* _TASK INSTRUCTIONS_: Copy out each line that includes the word "objs".
— begin AVAILABLE DATA —
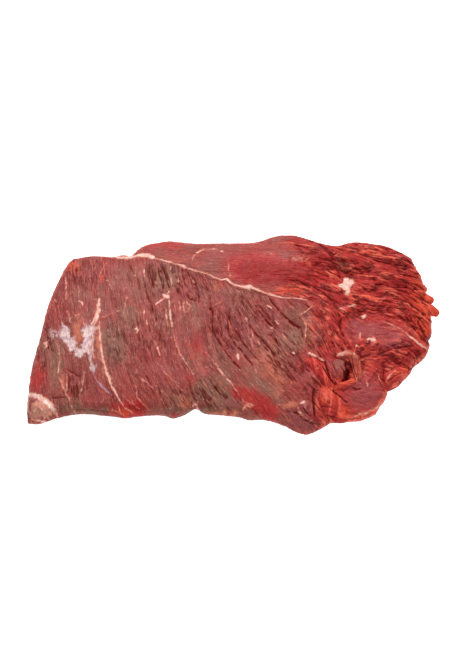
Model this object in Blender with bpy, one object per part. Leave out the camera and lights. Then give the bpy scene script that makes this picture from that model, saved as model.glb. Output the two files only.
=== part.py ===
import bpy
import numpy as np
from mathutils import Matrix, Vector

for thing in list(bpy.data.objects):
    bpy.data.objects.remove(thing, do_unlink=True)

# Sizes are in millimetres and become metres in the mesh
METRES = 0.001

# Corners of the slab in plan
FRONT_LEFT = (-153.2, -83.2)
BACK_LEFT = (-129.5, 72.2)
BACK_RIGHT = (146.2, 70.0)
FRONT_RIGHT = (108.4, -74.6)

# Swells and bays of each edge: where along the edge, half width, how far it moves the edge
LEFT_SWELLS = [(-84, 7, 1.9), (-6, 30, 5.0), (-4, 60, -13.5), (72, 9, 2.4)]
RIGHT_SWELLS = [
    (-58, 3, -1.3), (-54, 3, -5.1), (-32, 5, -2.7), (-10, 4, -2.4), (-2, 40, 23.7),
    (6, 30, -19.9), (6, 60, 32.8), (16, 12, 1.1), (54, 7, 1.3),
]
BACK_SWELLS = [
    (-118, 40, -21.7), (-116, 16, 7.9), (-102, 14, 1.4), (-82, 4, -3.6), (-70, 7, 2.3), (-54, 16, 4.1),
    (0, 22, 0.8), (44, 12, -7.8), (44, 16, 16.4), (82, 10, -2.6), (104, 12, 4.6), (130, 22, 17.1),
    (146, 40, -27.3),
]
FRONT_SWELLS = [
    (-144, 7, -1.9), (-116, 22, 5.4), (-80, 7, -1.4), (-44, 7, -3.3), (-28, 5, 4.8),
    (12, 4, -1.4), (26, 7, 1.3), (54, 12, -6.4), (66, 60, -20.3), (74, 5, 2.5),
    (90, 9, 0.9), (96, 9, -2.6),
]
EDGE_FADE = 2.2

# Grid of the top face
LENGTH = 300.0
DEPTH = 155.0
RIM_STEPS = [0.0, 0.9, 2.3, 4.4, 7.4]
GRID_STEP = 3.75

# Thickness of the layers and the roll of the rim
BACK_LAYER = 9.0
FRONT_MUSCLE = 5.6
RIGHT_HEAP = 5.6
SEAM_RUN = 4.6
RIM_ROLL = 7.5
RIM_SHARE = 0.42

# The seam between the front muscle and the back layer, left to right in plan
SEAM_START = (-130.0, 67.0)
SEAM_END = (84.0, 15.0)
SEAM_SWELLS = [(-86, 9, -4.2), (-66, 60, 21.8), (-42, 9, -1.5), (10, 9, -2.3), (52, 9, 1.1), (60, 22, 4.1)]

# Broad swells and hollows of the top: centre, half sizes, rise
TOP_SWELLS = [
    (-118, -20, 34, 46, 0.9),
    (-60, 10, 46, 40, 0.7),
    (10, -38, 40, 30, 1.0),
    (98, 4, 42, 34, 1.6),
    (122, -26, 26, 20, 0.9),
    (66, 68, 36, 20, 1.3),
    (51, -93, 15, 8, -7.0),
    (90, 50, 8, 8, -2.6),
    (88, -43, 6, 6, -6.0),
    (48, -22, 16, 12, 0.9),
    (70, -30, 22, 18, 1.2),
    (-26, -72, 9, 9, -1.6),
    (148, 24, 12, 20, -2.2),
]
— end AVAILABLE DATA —
— begin AVAILABLE DATA —
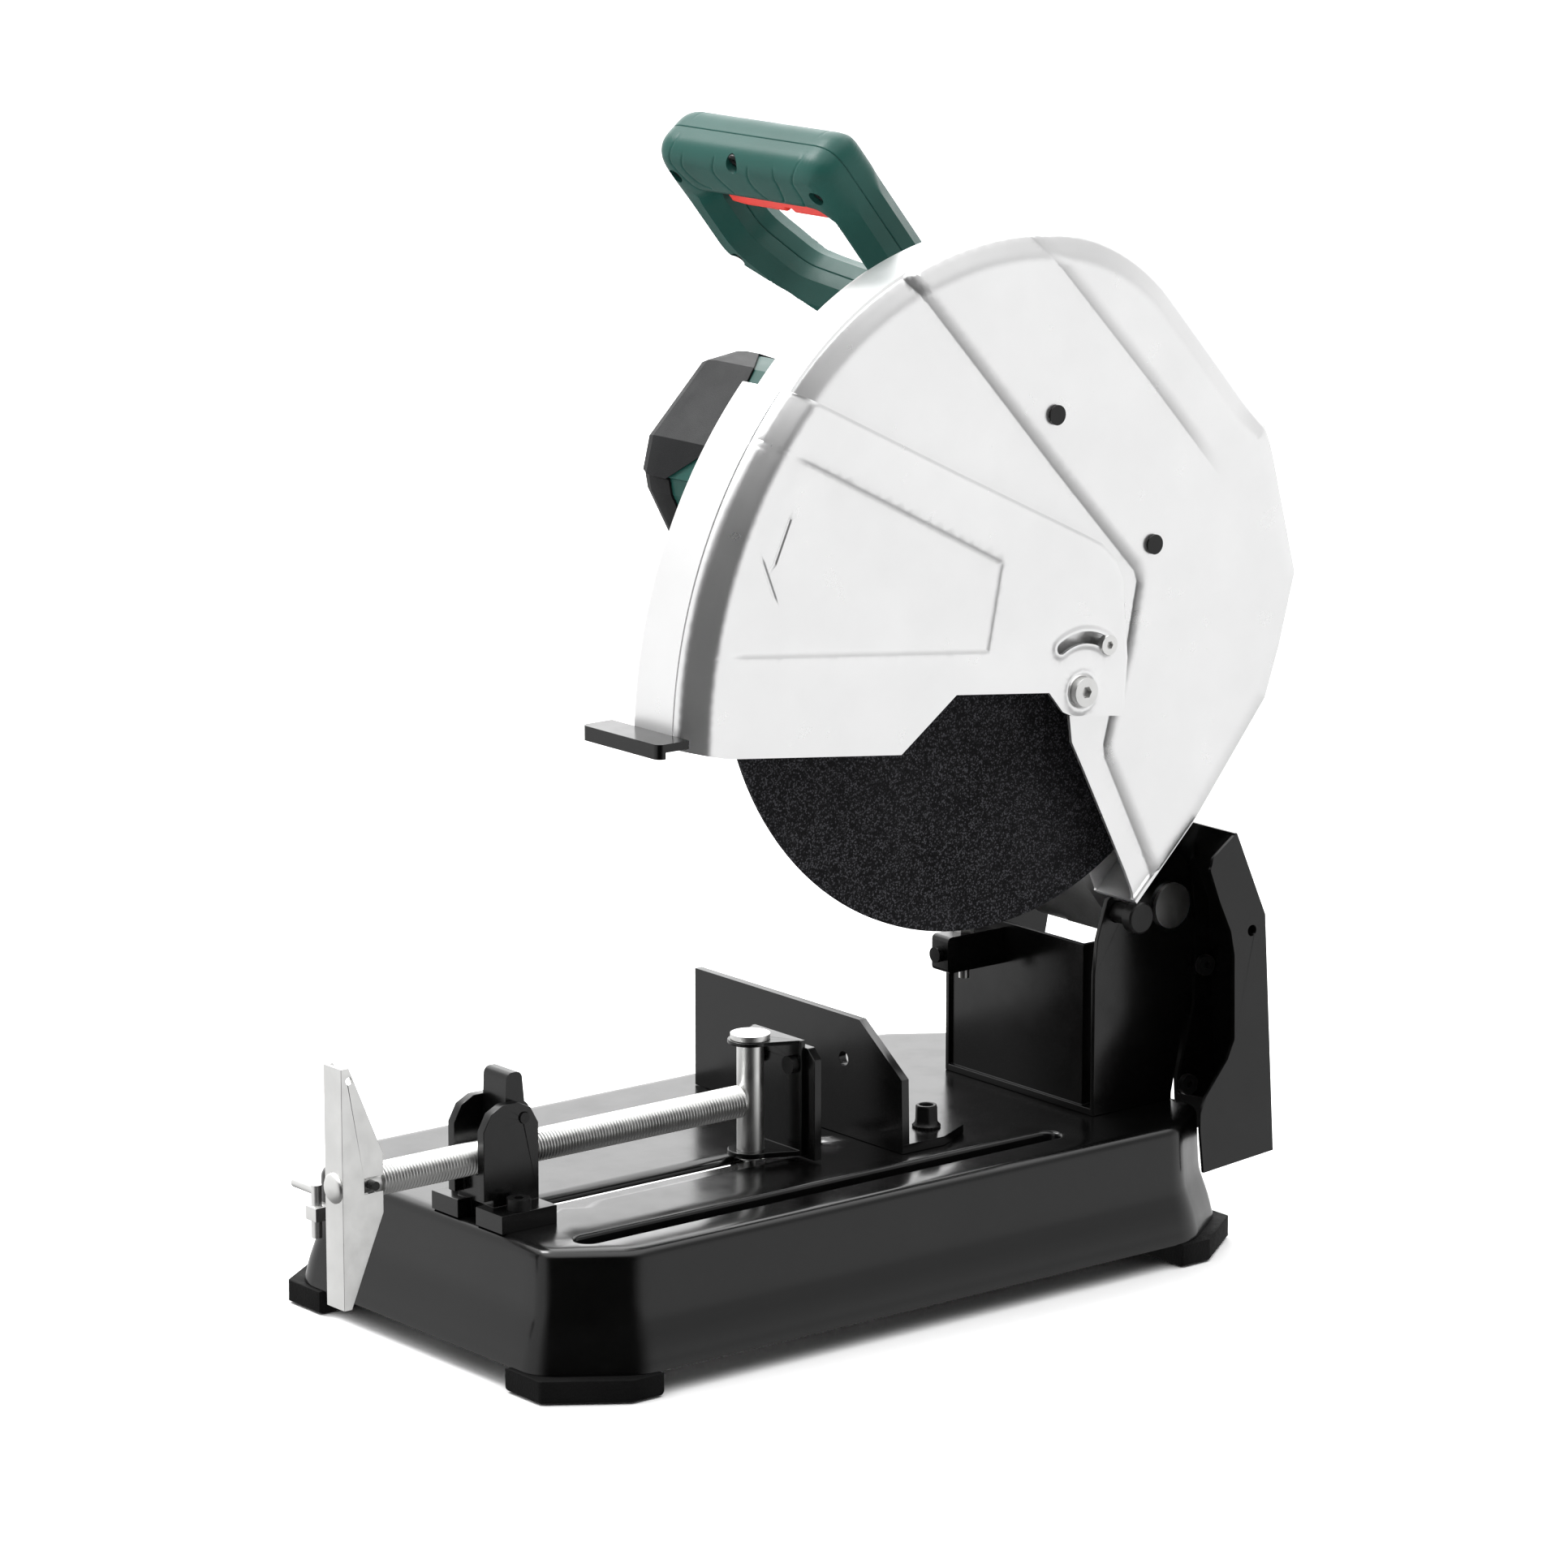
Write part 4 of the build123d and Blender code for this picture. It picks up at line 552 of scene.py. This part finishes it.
— end AVAILABLE DATA —
— begin AVAILABLE DATA —
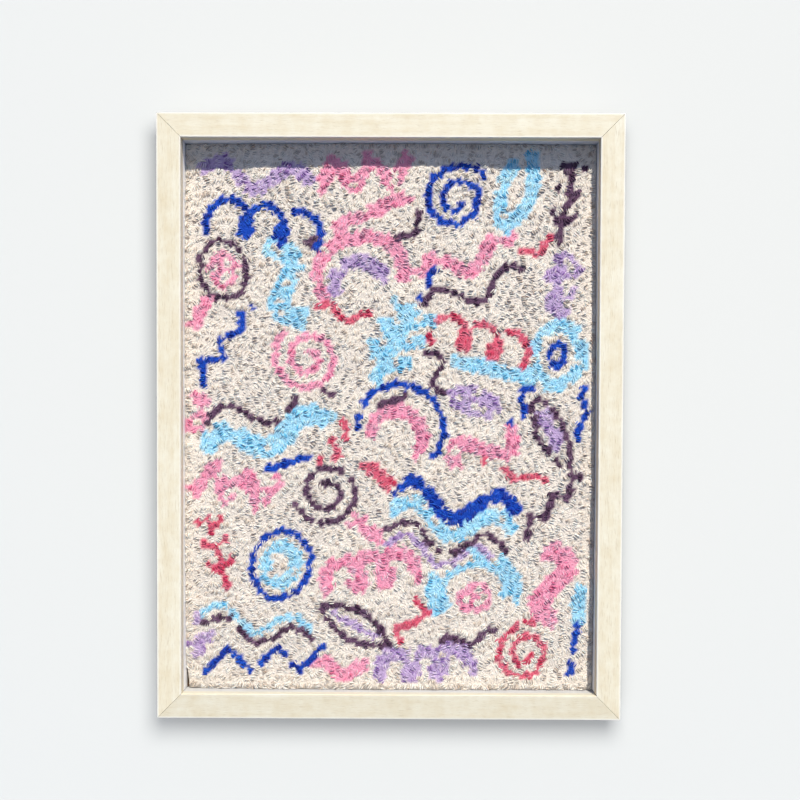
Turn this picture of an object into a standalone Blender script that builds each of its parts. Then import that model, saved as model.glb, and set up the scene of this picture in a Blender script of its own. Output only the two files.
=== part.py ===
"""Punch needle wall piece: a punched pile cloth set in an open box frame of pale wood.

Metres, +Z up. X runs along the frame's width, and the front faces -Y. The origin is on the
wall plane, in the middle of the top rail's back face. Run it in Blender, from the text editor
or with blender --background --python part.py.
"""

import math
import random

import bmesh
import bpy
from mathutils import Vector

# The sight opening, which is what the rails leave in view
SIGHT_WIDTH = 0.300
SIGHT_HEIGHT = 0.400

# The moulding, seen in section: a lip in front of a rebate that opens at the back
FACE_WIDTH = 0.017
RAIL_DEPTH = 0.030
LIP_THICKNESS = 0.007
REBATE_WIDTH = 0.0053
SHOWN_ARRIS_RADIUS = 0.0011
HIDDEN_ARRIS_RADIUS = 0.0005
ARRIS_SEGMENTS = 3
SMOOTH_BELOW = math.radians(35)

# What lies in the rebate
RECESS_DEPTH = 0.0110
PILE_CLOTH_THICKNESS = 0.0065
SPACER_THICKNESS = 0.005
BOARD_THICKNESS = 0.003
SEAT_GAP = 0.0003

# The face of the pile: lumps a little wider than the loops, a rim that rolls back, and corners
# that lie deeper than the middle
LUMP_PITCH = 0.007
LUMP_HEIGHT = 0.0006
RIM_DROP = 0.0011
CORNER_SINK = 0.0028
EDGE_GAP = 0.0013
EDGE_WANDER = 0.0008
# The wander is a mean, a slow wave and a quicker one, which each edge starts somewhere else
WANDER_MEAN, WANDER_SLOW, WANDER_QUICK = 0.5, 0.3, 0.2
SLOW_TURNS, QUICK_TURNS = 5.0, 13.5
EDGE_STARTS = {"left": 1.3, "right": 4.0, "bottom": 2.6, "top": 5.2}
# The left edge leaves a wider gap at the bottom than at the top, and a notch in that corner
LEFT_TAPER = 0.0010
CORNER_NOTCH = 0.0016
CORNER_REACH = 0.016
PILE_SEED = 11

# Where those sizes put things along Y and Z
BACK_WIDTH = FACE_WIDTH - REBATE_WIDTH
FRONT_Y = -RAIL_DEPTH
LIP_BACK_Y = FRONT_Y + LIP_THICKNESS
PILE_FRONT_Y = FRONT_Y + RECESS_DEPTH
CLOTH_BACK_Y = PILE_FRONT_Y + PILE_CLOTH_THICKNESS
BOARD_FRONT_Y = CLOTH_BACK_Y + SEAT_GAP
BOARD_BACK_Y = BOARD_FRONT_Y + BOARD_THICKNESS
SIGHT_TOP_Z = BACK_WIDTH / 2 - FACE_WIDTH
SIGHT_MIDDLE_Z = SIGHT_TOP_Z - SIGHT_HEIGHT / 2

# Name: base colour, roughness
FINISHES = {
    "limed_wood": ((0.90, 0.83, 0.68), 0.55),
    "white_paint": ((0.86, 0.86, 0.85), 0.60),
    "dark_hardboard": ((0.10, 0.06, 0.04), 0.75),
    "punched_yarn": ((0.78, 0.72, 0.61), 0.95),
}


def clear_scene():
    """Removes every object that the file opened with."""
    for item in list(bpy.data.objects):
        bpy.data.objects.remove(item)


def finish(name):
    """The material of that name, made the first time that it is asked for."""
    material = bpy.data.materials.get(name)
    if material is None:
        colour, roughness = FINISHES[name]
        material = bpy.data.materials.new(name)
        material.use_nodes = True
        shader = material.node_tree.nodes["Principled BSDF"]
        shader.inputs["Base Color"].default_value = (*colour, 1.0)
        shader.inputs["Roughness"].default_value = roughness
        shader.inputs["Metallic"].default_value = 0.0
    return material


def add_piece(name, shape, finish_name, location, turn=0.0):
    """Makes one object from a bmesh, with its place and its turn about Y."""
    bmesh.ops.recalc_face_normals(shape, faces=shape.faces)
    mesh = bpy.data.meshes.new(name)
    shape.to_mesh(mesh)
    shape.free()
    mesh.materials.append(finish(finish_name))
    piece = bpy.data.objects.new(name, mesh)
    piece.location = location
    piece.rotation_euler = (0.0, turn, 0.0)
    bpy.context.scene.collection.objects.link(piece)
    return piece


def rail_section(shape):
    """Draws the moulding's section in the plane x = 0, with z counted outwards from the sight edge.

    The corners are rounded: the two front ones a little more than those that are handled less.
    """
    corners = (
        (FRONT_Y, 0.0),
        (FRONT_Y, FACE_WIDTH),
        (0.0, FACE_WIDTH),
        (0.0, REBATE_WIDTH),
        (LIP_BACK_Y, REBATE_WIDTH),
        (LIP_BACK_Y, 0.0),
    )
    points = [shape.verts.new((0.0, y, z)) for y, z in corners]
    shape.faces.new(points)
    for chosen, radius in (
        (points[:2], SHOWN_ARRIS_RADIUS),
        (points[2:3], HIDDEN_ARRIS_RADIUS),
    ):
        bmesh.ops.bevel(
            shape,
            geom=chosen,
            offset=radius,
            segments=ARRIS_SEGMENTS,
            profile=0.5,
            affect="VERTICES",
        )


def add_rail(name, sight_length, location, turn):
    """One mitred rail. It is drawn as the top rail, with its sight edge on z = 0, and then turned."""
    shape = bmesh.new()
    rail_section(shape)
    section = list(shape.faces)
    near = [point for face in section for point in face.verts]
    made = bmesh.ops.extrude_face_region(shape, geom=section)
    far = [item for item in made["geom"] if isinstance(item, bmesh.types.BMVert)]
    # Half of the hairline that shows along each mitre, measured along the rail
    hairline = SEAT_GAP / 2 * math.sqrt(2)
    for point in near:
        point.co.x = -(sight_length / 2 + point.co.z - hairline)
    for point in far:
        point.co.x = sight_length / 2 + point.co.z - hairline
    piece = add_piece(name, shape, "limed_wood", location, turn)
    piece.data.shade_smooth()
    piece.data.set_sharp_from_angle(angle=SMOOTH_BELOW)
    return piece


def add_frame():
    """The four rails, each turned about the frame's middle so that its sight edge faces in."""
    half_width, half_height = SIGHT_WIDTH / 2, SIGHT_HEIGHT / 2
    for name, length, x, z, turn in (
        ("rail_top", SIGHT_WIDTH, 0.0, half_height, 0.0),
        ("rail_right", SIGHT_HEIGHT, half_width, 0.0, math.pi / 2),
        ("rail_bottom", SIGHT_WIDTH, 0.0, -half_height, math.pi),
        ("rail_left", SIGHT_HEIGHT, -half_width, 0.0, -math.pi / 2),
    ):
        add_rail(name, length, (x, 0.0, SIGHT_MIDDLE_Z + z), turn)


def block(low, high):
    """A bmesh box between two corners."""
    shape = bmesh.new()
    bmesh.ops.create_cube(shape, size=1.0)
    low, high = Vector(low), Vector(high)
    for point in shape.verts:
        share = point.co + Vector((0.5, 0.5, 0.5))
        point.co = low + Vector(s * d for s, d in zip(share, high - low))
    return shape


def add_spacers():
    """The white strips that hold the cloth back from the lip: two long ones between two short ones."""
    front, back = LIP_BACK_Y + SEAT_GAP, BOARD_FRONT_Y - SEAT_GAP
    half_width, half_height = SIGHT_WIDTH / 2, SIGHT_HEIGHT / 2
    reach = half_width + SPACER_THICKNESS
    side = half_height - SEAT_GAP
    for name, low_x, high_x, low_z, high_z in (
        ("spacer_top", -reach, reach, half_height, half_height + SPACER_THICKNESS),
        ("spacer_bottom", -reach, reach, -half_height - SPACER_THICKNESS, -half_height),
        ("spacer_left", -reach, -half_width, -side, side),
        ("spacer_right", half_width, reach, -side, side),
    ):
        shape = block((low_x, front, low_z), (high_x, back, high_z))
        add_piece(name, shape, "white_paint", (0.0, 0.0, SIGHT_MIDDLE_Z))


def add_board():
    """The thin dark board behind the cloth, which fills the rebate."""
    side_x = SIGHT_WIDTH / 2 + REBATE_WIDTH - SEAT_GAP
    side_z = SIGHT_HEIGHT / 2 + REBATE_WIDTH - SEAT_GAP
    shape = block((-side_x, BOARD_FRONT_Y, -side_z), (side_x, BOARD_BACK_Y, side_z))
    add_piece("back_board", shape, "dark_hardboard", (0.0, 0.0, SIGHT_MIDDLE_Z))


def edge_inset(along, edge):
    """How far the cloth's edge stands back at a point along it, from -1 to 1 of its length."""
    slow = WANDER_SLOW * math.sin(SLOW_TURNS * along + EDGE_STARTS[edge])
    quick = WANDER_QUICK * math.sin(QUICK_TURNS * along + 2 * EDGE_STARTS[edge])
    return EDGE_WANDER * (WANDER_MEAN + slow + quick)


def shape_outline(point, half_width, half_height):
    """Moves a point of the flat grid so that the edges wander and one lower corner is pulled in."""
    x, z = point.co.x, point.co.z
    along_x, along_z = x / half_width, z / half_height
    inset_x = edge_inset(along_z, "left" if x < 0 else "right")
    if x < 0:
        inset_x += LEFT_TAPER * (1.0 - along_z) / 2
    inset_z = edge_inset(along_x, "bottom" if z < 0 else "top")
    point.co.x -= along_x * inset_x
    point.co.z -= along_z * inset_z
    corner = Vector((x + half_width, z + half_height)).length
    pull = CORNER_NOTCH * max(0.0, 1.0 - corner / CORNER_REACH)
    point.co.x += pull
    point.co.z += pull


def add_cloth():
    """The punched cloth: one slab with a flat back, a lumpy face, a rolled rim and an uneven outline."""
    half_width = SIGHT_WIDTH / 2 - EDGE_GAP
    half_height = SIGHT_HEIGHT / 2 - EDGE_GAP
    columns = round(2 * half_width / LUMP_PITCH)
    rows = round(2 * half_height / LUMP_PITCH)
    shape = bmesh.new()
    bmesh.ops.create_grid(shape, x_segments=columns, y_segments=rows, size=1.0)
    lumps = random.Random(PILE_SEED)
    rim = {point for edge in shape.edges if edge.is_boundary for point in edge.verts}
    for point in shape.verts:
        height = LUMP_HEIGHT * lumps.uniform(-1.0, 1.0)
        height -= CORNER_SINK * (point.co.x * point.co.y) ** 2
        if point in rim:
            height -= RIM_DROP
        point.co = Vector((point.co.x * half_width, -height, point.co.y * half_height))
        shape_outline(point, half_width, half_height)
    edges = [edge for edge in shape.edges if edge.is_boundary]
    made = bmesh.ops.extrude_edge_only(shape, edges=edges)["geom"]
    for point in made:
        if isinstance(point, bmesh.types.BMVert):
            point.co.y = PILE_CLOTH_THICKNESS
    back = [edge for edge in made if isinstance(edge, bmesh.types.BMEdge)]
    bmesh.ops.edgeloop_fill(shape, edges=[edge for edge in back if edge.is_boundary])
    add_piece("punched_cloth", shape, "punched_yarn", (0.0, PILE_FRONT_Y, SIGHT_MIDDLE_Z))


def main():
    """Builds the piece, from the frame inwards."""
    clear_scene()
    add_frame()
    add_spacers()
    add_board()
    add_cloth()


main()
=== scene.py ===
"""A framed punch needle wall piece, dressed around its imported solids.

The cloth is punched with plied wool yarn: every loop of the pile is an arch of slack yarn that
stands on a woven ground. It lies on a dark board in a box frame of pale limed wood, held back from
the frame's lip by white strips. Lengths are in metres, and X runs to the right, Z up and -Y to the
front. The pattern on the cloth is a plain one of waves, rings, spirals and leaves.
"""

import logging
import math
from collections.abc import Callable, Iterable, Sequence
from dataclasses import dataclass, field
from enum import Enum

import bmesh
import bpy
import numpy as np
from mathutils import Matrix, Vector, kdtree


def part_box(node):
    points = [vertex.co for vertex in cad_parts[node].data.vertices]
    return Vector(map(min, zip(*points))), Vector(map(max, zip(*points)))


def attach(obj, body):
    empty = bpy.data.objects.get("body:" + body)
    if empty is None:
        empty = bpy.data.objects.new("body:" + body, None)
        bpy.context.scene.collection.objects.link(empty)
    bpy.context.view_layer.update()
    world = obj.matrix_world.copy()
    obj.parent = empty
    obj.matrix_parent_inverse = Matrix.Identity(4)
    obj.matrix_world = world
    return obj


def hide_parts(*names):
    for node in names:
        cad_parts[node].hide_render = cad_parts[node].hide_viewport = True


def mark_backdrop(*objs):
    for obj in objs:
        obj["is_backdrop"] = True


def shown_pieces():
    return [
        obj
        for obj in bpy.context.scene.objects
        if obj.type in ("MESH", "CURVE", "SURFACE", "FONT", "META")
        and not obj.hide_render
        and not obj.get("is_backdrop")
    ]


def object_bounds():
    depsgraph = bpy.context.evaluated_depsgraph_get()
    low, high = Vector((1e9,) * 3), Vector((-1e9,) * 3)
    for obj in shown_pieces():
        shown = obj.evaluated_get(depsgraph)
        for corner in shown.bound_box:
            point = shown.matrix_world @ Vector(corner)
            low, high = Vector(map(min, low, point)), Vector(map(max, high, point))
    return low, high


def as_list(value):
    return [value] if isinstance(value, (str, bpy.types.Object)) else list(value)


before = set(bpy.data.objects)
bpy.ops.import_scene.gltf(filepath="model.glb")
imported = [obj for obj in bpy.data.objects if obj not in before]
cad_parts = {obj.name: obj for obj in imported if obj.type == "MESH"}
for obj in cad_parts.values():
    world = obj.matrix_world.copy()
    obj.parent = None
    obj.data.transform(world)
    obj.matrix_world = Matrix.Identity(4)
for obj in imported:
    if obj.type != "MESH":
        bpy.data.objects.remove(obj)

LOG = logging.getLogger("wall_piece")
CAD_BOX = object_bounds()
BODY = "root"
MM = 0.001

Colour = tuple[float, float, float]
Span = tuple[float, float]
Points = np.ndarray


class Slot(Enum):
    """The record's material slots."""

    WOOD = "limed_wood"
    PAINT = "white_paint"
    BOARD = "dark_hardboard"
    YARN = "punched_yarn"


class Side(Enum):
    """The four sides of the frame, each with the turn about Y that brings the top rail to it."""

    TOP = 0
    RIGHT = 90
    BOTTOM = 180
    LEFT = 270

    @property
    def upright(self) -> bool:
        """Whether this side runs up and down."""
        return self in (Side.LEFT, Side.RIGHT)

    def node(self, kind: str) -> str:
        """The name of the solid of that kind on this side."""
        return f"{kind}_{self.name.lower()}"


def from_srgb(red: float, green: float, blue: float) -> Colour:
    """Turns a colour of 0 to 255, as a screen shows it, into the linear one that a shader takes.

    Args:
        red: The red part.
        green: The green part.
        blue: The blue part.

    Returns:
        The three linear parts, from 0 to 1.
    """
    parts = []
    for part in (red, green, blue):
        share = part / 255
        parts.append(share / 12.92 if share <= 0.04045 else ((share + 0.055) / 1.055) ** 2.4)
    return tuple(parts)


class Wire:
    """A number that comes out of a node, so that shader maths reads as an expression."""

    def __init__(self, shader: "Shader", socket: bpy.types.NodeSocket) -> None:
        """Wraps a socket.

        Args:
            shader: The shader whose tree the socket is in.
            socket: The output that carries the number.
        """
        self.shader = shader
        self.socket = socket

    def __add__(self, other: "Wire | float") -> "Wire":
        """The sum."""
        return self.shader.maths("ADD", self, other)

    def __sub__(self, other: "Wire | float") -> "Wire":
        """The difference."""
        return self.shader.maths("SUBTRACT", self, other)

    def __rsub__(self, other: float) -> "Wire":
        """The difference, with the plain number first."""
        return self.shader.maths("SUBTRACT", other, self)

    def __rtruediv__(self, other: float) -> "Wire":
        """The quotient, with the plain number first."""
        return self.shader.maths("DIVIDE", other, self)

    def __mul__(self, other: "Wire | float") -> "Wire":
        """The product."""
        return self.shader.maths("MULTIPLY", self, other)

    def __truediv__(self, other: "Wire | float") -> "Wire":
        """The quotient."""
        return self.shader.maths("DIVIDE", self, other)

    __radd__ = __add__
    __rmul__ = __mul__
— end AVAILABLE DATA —
* _RESULT OF THIS TASK_:
def mark_backdrop(*objs):
    for obj in objs:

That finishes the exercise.